At a time when the foodservice industry is embracing foods that promote health and well-being, those qualities don’t often come to mind when one thinks of the foodservice profession itself. But finding ways to protect your well-being and that of your staff can protect morale and promote retention. Beyond creating healthy routines around meals, sleep and exercise, Chefify suggests establishing boundaries – with your employer and staff. It can help you handle everything from negotiating sufficient time off between shifts to managing everyday problems more efficiently (and being selective about the ones you take on). Take stock of your day with staff to review what went well and what needs improvement. Establish clear working hours for yourself and your team. Don’t oversell your knowledge and experience – or be afraid to delegate tasks to others: Relying on other people helps make them accountable. Finally, don’t lose your connection with the outside world – keeping tabs on events happening outside of the foodservice industry can provide perspective and may help you conceive of new ideas that will keep your work interesting and fresh.

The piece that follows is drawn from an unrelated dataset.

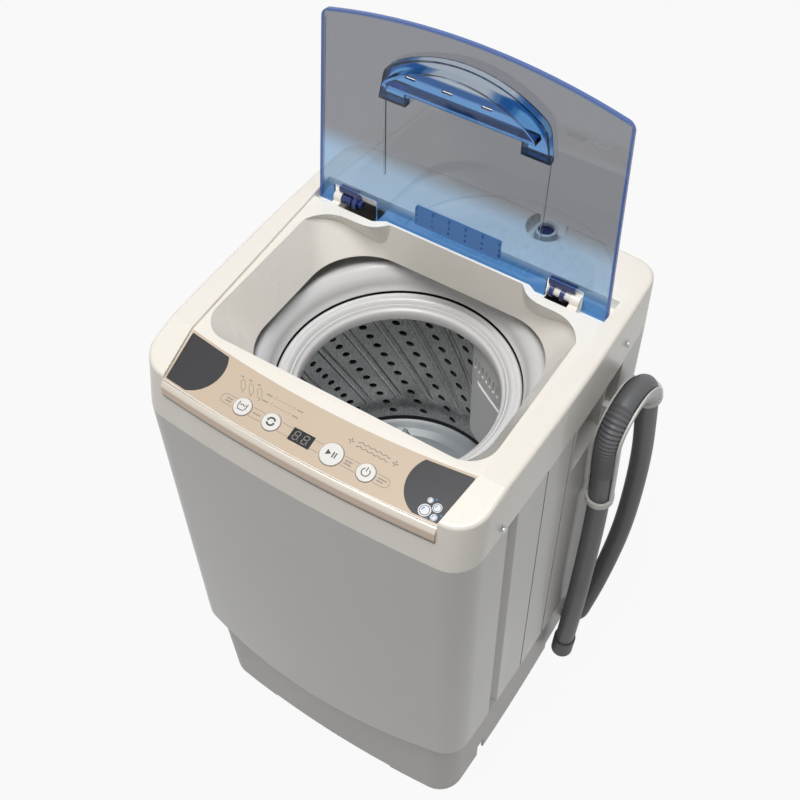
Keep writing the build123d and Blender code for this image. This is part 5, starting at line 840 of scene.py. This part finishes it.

As severe weather becomes more common, the increased risk of power outages can threaten food safety. Make sure you monitor your TCS foods to prevent spoilage and discard items that have gone out of temperature range. Steritech advises that you monitor and document food temperatures as long as it is safe to stay in the building. Promptly after losing power, prepare ice baths for your TCS foods. Dry ice can also help you keep refrigeration temperatures at 41° F or below – just be cautious with it as it can produce dangerous gas in enclosed areas. Avoid opening cooler doors as much as possible – a freezer in good condition may maintain its temperature for 24 hours if unopened. Test foods using a calibrated thermometer and throw out any TCS foods that have been warmer than 41° F for more than two hours.
While eggs, meat, seafood, fermented foods and unpasteurized milk and cheese all carry a high risk of causing food poisoning if not stored and prepared appropriately, nearly half of all cases of food poisoning come from infected produce, according to the Centers for Disease Control. Leafy greens, sprouts and fruit are common carriers of Listeria, Salmonella, E. coli and other pathogens, Medical News Today reports. Help ensure the produce you serve is safe for guests by washing all fruits and vegetables, and refrigerating any chopped or peeled produce within two hours – or within one hour if the temperature of the environment is 90°F or higher. Finally, separate all produce from other raw foods – meats, in particular.